▶ Information supplied
▬▬▬▬▬▬▬▬▬▬

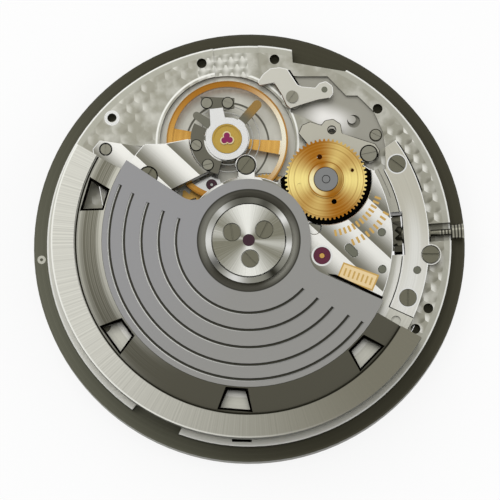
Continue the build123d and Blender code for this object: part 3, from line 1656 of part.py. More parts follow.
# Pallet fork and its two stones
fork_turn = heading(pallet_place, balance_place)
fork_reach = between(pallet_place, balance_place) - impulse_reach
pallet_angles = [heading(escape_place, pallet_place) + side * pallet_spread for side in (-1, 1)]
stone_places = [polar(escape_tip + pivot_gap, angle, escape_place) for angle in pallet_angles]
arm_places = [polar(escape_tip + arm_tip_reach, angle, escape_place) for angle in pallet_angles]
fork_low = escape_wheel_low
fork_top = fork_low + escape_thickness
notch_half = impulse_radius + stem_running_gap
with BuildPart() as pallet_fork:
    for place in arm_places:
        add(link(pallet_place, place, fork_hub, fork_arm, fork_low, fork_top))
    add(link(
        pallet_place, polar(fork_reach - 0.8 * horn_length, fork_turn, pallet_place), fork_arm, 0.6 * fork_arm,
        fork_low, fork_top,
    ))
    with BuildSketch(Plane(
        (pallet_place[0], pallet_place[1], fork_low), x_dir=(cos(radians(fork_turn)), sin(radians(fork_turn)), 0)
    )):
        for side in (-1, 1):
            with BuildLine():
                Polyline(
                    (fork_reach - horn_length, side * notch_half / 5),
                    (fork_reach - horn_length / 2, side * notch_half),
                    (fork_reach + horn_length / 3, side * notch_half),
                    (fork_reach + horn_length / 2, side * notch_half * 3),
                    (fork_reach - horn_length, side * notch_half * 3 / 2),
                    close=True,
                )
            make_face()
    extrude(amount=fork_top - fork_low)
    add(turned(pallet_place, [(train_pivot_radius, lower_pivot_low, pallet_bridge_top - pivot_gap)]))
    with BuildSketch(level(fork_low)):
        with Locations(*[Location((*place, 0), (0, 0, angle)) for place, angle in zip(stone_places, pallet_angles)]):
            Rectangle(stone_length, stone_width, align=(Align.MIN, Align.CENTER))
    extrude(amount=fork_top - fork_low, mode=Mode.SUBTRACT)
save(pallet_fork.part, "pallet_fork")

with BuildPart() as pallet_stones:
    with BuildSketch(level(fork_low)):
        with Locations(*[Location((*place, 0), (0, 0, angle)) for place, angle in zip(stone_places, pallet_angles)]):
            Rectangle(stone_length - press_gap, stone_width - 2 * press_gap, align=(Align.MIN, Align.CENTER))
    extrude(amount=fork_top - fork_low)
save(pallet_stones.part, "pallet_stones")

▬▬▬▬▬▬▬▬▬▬

▶ Your instructions
Reproduce the full listing word for word.

▶ Output of the exercise
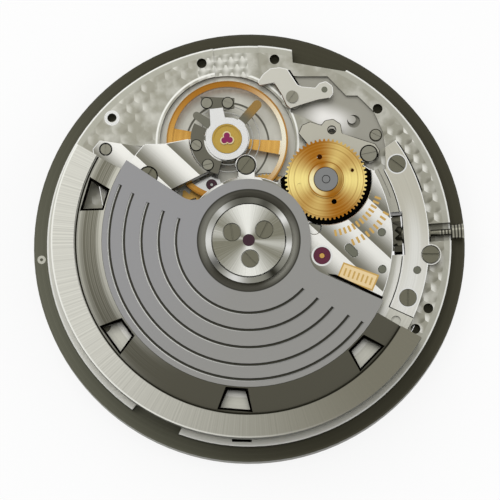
Continue the build123d and Blender code for this object: part 3, from line 1656 of part.py. More parts follow.
# Pallet fork and its two stones
fork_turn = heading(pallet_place, balance_place)
fork_reach = between(pallet_place, balance_place) - impulse_reach
pallet_angles = [heading(escape_place, pallet_place) + side * pallet_spread for side in (-1, 1)]
stone_places = [polar(escape_tip + pivot_gap, angle, escape_place) for angle in pallet_angles]
arm_places = [polar(escape_tip + arm_tip_reach, angle, escape_place) for angle in pallet_angles]
fork_low = escape_wheel_low
fork_top = fork_low + escape_thickness
notch_half = impulse_radius + stem_running_gap
with BuildPart() as pallet_fork:
    for place in arm_places:
        add(link(pallet_place, place, fork_hub, fork_arm, fork_low, fork_top))
    add(link(
        pallet_place, polar(fork_reach - 0.8 * horn_length, fork_turn, pallet_place), fork_arm, 0.6 * fork_arm,
        fork_low, fork_top,
    ))
    with BuildSketch(Plane(
        (pallet_place[0], pallet_place[1], fork_low), x_dir=(cos(radians(fork_turn)), sin(radians(fork_turn)), 0)
    )):
        for side in (-1, 1):
            with BuildLine():
                Polyline(
                    (fork_reach - horn_length, side * notch_half / 5),
                    (fork_reach - horn_length / 2, side * notch_half),
                    (fork_reach + horn_length / 3, side * notch_half),
                    (fork_reach + horn_length / 2, side * notch_half * 3),
                    (fork_reach - horn_length, side * notch_half * 3 / 2),
                    close=True,
                )
            make_face()
    extrude(amount=fork_top - fork_low)
    add(turned(pallet_place, [(train_pivot_radius, lower_pivot_low, pallet_bridge_top - pivot_gap)]))
    with BuildSketch(level(fork_low)):
        with Locations(*[Location((*place, 0), (0, 0, angle)) for place, angle in zip(stone_places, pallet_angles)]):
            Rectangle(stone_length, stone_width, align=(Align.MIN, Align.CENTER))
    extrude(amount=fork_top - fork_low, mode=Mode.SUBTRACT)
save(pallet_fork.part, "pallet_fork")

with BuildPart() as pallet_stones:
    with BuildSketch(level(fork_low)):
        with Locations(*[Location((*place, 0), (0, 0, angle)) for place, angle in zip(stone_places, pallet_angles)]):
            Rectangle(stone_length - press_gap, stone_width - 2 * press_gap, align=(Align.MIN, Align.CENTER))
    extrude(amount=fork_top - fork_low)
save(pallet_stones.part, "pallet_stones")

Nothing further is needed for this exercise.